• WHAT IS BEING ASKED: Write out all the material exactly. Leave nothing out.

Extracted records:
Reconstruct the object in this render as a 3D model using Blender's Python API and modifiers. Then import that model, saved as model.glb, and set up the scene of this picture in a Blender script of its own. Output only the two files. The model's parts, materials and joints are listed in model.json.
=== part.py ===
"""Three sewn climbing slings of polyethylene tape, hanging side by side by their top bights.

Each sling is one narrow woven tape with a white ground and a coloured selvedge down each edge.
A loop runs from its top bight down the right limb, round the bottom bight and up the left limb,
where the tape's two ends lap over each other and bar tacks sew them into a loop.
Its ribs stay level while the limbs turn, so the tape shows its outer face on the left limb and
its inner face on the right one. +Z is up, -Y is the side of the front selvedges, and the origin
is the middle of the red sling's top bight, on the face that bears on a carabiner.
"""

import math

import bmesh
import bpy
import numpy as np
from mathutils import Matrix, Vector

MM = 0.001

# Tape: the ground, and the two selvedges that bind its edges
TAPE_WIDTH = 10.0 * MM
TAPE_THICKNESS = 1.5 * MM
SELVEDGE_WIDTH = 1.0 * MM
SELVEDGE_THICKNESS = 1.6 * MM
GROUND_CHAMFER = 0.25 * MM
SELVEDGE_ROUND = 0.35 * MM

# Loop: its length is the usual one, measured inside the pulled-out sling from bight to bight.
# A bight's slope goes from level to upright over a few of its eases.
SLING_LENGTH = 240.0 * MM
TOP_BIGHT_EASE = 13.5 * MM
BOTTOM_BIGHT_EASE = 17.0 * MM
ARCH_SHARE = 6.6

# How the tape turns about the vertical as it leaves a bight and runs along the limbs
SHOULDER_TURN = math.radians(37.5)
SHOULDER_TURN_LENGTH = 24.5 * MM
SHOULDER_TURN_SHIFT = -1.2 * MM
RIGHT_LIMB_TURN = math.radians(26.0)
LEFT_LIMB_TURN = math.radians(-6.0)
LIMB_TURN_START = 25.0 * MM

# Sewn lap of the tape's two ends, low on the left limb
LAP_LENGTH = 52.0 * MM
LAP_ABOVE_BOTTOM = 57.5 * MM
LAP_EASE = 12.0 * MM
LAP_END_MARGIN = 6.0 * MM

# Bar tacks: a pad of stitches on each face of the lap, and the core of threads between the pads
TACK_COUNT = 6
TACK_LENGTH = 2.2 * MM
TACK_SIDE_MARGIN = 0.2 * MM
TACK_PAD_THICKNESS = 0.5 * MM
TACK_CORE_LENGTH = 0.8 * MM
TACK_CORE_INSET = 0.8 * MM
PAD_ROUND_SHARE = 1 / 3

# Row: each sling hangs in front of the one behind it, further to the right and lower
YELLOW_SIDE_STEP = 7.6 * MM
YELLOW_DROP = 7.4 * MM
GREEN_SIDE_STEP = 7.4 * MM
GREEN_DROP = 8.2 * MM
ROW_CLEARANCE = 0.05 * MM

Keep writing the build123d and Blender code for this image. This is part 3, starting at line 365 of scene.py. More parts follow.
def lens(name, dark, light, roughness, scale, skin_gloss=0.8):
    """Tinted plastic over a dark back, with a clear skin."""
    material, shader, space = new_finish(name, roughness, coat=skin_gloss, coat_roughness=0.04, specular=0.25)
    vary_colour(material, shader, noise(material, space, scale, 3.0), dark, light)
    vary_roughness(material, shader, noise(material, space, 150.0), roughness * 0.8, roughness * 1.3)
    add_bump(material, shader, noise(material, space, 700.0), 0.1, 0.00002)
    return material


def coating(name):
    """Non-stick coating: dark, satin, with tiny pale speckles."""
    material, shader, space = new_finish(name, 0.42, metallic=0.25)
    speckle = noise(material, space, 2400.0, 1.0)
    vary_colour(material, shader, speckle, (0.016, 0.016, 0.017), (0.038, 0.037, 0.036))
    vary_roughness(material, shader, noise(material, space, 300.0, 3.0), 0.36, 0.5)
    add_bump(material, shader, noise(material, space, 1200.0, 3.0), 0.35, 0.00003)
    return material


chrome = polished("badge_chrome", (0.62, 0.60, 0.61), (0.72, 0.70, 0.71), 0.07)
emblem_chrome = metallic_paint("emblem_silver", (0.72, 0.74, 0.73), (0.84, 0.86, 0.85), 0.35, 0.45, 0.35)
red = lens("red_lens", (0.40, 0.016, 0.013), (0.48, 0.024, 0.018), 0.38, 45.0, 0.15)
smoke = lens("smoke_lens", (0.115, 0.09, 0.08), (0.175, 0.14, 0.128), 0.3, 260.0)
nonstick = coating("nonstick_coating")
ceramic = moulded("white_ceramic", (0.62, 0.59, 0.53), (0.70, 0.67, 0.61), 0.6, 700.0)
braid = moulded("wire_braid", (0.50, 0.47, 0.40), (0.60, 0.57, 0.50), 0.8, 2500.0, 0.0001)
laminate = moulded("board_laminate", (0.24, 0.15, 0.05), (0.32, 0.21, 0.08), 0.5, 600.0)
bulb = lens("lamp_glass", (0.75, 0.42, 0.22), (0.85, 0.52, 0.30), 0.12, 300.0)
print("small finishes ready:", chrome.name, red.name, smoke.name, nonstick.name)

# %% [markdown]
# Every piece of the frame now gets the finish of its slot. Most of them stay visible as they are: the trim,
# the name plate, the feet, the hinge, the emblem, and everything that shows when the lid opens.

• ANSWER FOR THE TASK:
Reconstruct the object in this render as a 3D model using Blender's Python API and modifiers. Then import that model, saved as model.glb, and set up the scene of this picture in a Blender script of its own. Output only the two files. The model's parts, materials and joints are listed in model.json.
=== part.py ===
"""Three sewn climbing slings of polyethylene tape, hanging side by side by their top bights.

Each sling is one narrow woven tape with a white ground and a coloured selvedge down each edge.
A loop runs from its top bight down the right limb, round the bottom bight and up the left limb,
where the tape's two ends lap over each other and bar tacks sew them into a loop.
Its ribs stay level while the limbs turn, so the tape shows its outer face on the left limb and
its inner face on the right one. +Z is up, -Y is the side of the front selvedges, and the origin
is the middle of the red sling's top bight, on the face that bears on a carabiner.
"""

import math

import bmesh
import bpy
import numpy as np
from mathutils import Matrix, Vector

MM = 0.001

# Tape: the ground, and the two selvedges that bind its edges
TAPE_WIDTH = 10.0 * MM
TAPE_THICKNESS = 1.5 * MM
SELVEDGE_WIDTH = 1.0 * MM
SELVEDGE_THICKNESS = 1.6 * MM
GROUND_CHAMFER = 0.25 * MM
SELVEDGE_ROUND = 0.35 * MM

# Loop: its length is the usual one, measured inside the pulled-out sling from bight to bight.
# A bight's slope goes from level to upright over a few of its eases.
SLING_LENGTH = 240.0 * MM
TOP_BIGHT_EASE = 13.5 * MM
BOTTOM_BIGHT_EASE = 17.0 * MM
ARCH_SHARE = 6.6

# How the tape turns about the vertical as it leaves a bight and runs along the limbs
SHOULDER_TURN = math.radians(37.5)
SHOULDER_TURN_LENGTH = 24.5 * MM
SHOULDER_TURN_SHIFT = -1.2 * MM
RIGHT_LIMB_TURN = math.radians(26.0)
LEFT_LIMB_TURN = math.radians(-6.0)
LIMB_TURN_START = 25.0 * MM

# Sewn lap of the tape's two ends, low on the left limb
LAP_LENGTH = 52.0 * MM
LAP_ABOVE_BOTTOM = 57.5 * MM
LAP_EASE = 12.0 * MM
LAP_END_MARGIN = 6.0 * MM

# Bar tacks: a pad of stitches on each face of the lap, and the core of threads between the pads
TACK_COUNT = 6
TACK_LENGTH = 2.2 * MM
TACK_SIDE_MARGIN = 0.2 * MM
TACK_PAD_THICKNESS = 0.5 * MM
TACK_CORE_LENGTH = 0.8 * MM
TACK_CORE_INSET = 0.8 * MM
PAD_ROUND_SHARE = 1 / 3

# Row: each sling hangs in front of the one behind it, further to the right and lower
YELLOW_SIDE_STEP = 7.6 * MM
YELLOW_DROP = 7.4 * MM
GREEN_SIDE_STEP = 7.4 * MM
GREEN_DROP = 8.2 * MM
ROW_CLEARANCE = 0.05 * MM

Keep writing the build123d and Blender code for this image. This is part 3, starting at line 365 of scene.py. More parts follow.
def lens(name, dark, light, roughness, scale, skin_gloss=0.8):
    """Tinted plastic over a dark back, with a clear skin."""
    material, shader, space = new_finish(name, roughness, coat=skin_gloss, coat_roughness=0.04, specular=0.25)
    vary_colour(material, shader, noise(material, space, scale, 3.0), dark, light)
    vary_roughness(material, shader, noise(material, space, 150.0), roughness * 0.8, roughness * 1.3)
    add_bump(material, shader, noise(material, space, 700.0), 0.1, 0.00002)
    return material


def coating(name):
    """Non-stick coating: dark, satin, with tiny pale speckles."""
    material, shader, space = new_finish(name, 0.42, metallic=0.25)
    speckle = noise(material, space, 2400.0, 1.0)
    vary_colour(material, shader, speckle, (0.016, 0.016, 0.017), (0.038, 0.037, 0.036))
    vary_roughness(material, shader, noise(material, space, 300.0, 3.0), 0.36, 0.5)
    add_bump(material, shader, noise(material, space, 1200.0, 3.0), 0.35, 0.00003)
    return material


chrome = polished("badge_chrome", (0.62, 0.60, 0.61), (0.72, 0.70, 0.71), 0.07)
emblem_chrome = metallic_paint("emblem_silver", (0.72, 0.74, 0.73), (0.84, 0.86, 0.85), 0.35, 0.45, 0.35)
red = lens("red_lens", (0.40, 0.016, 0.013), (0.48, 0.024, 0.018), 0.38, 45.0, 0.15)
smoke = lens("smoke_lens", (0.115, 0.09, 0.08), (0.175, 0.14, 0.128), 0.3, 260.0)
nonstick = coating("nonstick_coating")
ceramic = moulded("white_ceramic", (0.62, 0.59, 0.53), (0.70, 0.67, 0.61), 0.6, 700.0)
braid = moulded("wire_braid", (0.50, 0.47, 0.40), (0.60, 0.57, 0.50), 0.8, 2500.0, 0.0001)
laminate = moulded("board_laminate", (0.24, 0.15, 0.05), (0.32, 0.21, 0.08), 0.5, 600.0)
bulb = lens("lamp_glass", (0.75, 0.42, 0.22), (0.85, 0.52, 0.30), 0.12, 300.0)
print("small finishes ready:", chrome.name, red.name, smoke.name, nonstick.name)

# %% [markdown]
# Every piece of the frame now gets the finish of its slot. Most of them stay visible as they are: the trim,
# the name plate, the feet, the hinge, the emblem, and everything that shows when the lid opens.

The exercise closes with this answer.